### [Task instructions]
Repeat the listing below in full, exactly as it stands.

### [Supplied data]
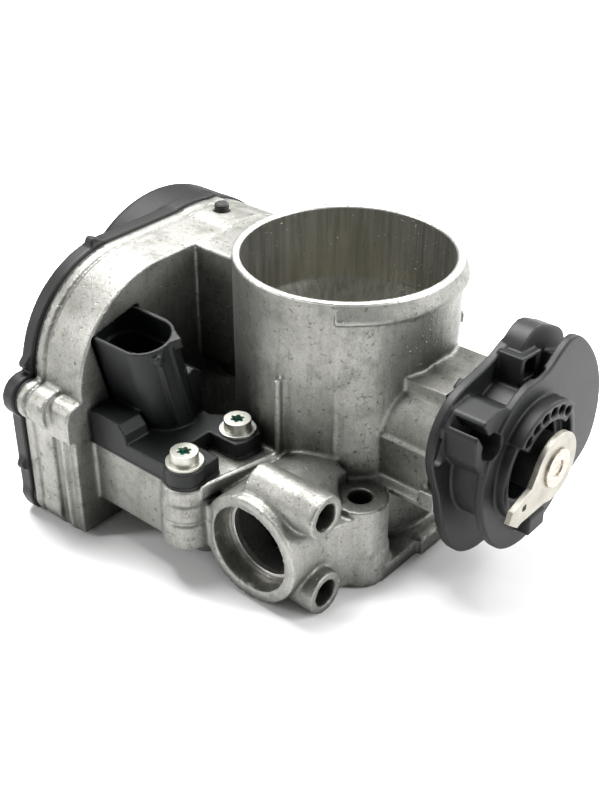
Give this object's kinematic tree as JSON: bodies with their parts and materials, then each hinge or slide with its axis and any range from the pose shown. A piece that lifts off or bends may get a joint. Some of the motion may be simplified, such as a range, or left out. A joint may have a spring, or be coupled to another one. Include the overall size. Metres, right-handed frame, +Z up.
{
  "type": "throttle body",
  "caption": "Cable-operated throttle body with a flanged air passage, a butterfly plate on a shaft, a cable quadrant, an electric idle drive and a side port.",
  "frame": {"origin": "centre of the air passage at the mounting face", "axes": "+Z up the air passage to the air inlet, +X along the throttle shaft towards the cable quadrant, -Y out of the side port"},
  "size_m": [0.1496, 0.1122, 0.0802],
  "materials": {
    "bearing_steel": "ground steel",
    "black_steel": "black oxide",
    "board": "resistor board",
    "cast_aluminium": "die-cast, light grey, satin",
    "connector_plastic": "black plastic, satin",
    "contact_metal": "tinned spring metal",
    "cover_plastic": "glass-filled black plastic, satin",
    "gear_plastic": "natural moulded plastic",
    "magnet": "ferrite magnet",
    "nickel_steel": "nickel plated, pale",
    "plate_brass": "turned brass",
    "quadrant_plastic": "black plastic, satin",
    "rotor_steel": "laminated steel",
    "seal_rubber": "black rubber",
    "shaft_steel": "ground steel",
    "spring_steel": "drawn wire",
    "zinc_steel": "zinc plated"
  },
  "bodies": {
    "housing": {"connector_gasket": "seal_rubber", "connector_housing": "connector_plastic", "connector_screws": "zinc_steel", "connector_terminals": "contact_metal", "cover_gasket": "seal_rubber", "cover_screws": "zinc_steel", "drive_side_bearing": "bearing_steel", "gear_cover": "cover_plastic", "gear_pin": "shaft_steel", "motor_can": "zinc_steel", "motor_end_cap": "gear_plastic", "motor_magnets": "magnet", "port_ring": "bearing_steel", "quadrant_side_bearing": "bearing_steel", "return_spring": "spring_steel", "sensor_board": "board", "shaft_seals": "seal_rubber", "stop_screw_nut": "zinc_steel", "throttle_housing": "cast_aluminium", "throttle_stop_screw": "zinc_steel", "top_plug": "black_steel"},
    "throttle": {"throttle_shaft": "shaft_steel", "throttle_plate": "plate_brass", "plate_screws": "zinc_steel", "cable_quadrant": "quadrant_plastic", "drive_lever": "nickel_steel", "dog_lever": "nickel_steel", "wiper_carrier": "gear_plastic", "wiper_contacts": "contact_metal", "shaft_clip": "spring_steel"},
    "idle_gear": {"idle_sector": "gear_plastic", "idle_wiper": "contact_metal"},
    "intermediate": {"intermediate_gear": "gear_plastic"},
    "motor_spindle": {"motor_rotor": "rotor_steel", "motor_pinion": "gear_plastic"}
  },
  "joints": [
    {"name": "throttle_turn", "type": "hinge", "parent": "housing", "child": "throttle", "pos_m": [0, 0, 0.0393], "axis": [1, 0, 0], "range_deg": [0, 84], "stiffness_Nm_per_rad": 0.05, "springref_deg": -34.38},
    {"name": "idle_gear_turn", "type": "hinge", "parent": "housing", "child": "idle_gear", "pos_m": [0, 0, 0.0393], "axis": [1, 0, 0], "range_deg": [0, 14]},
    {"name": "intermediate_turn", "type": "hinge", "parent": "housing", "child": "intermediate", "pos_m": [0, -0.032, 0.0393], "axis": [1, 0, 0], "range_deg": [-42.5, 0.5]},
    {"name": "motor_turn", "type": "hinge", "parent": "housing", "child": "motor_spindle", "pos_m": [0, -0.04818, 0.01645], "axis": [1, 0, 0], "range_deg": [-1, 155]}
  ],
  "couplings": [
    {"joint": "intermediate_turn", "follows": "idle_gear_turn", "ratio": -3},
    {"joint": "motor_turn", "follows": "idle_gear_turn", "ratio": 11}
  ]
}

### [Final result]
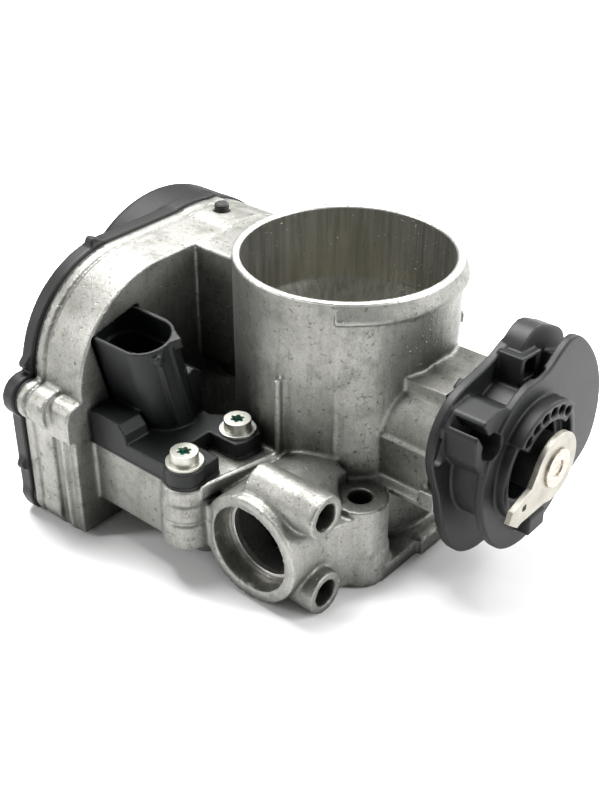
Give this object's kinematic tree as JSON: bodies with their parts and materials, then each hinge or slide with its axis and any range from the pose shown. A piece that lifts off or bends may get a joint. Some of the motion may be simplified, such as a range, or left out. A joint may have a spring, or be coupled to another one. Include the overall size. Metres, right-handed frame, +Z up.
{
  "type": "throttle body",
  "caption": "Cable-operated throttle body with a flanged air passage, a butterfly plate on a shaft, a cable quadrant, an electric idle drive and a side port.",
  "frame": {"origin": "centre of the air passage at the mounting face", "axes": "+Z up the air passage to the air inlet, +X along the throttle shaft towards the cable quadrant, -Y out of the side port"},
  "size_m": [0.1496, 0.1122, 0.0802],
  "materials": {
    "bearing_steel": "ground steel",
    "black_steel": "black oxide",
    "board": "resistor board",
    "cast_aluminium": "die-cast, light grey, satin",
    "connector_plastic": "black plastic, satin",
    "contact_metal": "tinned spring metal",
    "cover_plastic": "glass-filled black plastic, satin",
    "gear_plastic": "natural moulded plastic",
    "magnet": "ferrite magnet",
    "nickel_steel": "nickel plated, pale",
    "plate_brass": "turned brass",
    "quadrant_plastic": "black plastic, satin",
    "rotor_steel": "laminated steel",
    "seal_rubber": "black rubber",
    "shaft_steel": "ground steel",
    "spring_steel": "drawn wire",
    "zinc_steel": "zinc plated"
  },
  "bodies": {
    "housing": {"connector_gasket": "seal_rubber", "connector_housing": "connector_plastic", "connector_screws": "zinc_steel", "connector_terminals": "contact_metal", "cover_gasket": "seal_rubber", "cover_screws": "zinc_steel", "drive_side_bearing": "bearing_steel", "gear_cover": "cover_plastic", "gear_pin": "shaft_steel", "motor_can": "zinc_steel", "motor_end_cap": "gear_plastic", "motor_magnets": "magnet", "port_ring": "bearing_steel", "quadrant_side_bearing": "bearing_steel", "return_spring": "spring_steel", "sensor_board": "board", "shaft_seals": "seal_rubber", "stop_screw_nut": "zinc_steel", "throttle_housing": "cast_aluminium", "throttle_stop_screw": "zinc_steel", "top_plug": "black_steel"},
    "throttle": {"throttle_shaft": "shaft_steel", "throttle_plate": "plate_brass", "plate_screws": "zinc_steel", "cable_quadrant": "quadrant_plastic", "drive_lever": "nickel_steel", "dog_lever": "nickel_steel", "wiper_carrier": "gear_plastic", "wiper_contacts": "contact_metal", "shaft_clip": "spring_steel"},
    "idle_gear": {"idle_sector": "gear_plastic", "idle_wiper": "contact_metal"},
    "intermediate": {"intermediate_gear": "gear_plastic"},
    "motor_spindle": {"motor_rotor": "rotor_steel", "motor_pinion": "gear_plastic"}
  },
  "joints": [
    {"name": "throttle_turn", "type": "hinge", "parent": "housing", "child": "throttle", "pos_m": [0, 0, 0.0393], "axis": [1, 0, 0], "range_deg": [0, 84], "stiffness_Nm_per_rad": 0.05, "springref_deg": -34.38},
    {"name": "idle_gear_turn", "type": "hinge", "parent": "housing", "child": "idle_gear", "pos_m": [0, 0, 0.0393], "axis": [1, 0, 0], "range_deg": [0, 14]},
    {"name": "intermediate_turn", "type": "hinge", "parent": "housing", "child": "intermediate", "pos_m": [0, -0.032, 0.0393], "axis": [1, 0, 0], "range_deg": [-42.5, 0.5]},
    {"name": "motor_turn", "type": "hinge", "parent": "housing", "child": "motor_spindle", "pos_m": [0, -0.04818, 0.01645], "axis": [1, 0, 0], "range_deg": [-1, 155]}
  ],
  "couplings": [
    {"joint": "intermediate_turn", "follows": "idle_gear_turn", "ratio": -3},
    {"joint": "motor_turn", "follows": "idle_gear_turn", "ratio": 11}
  ]
}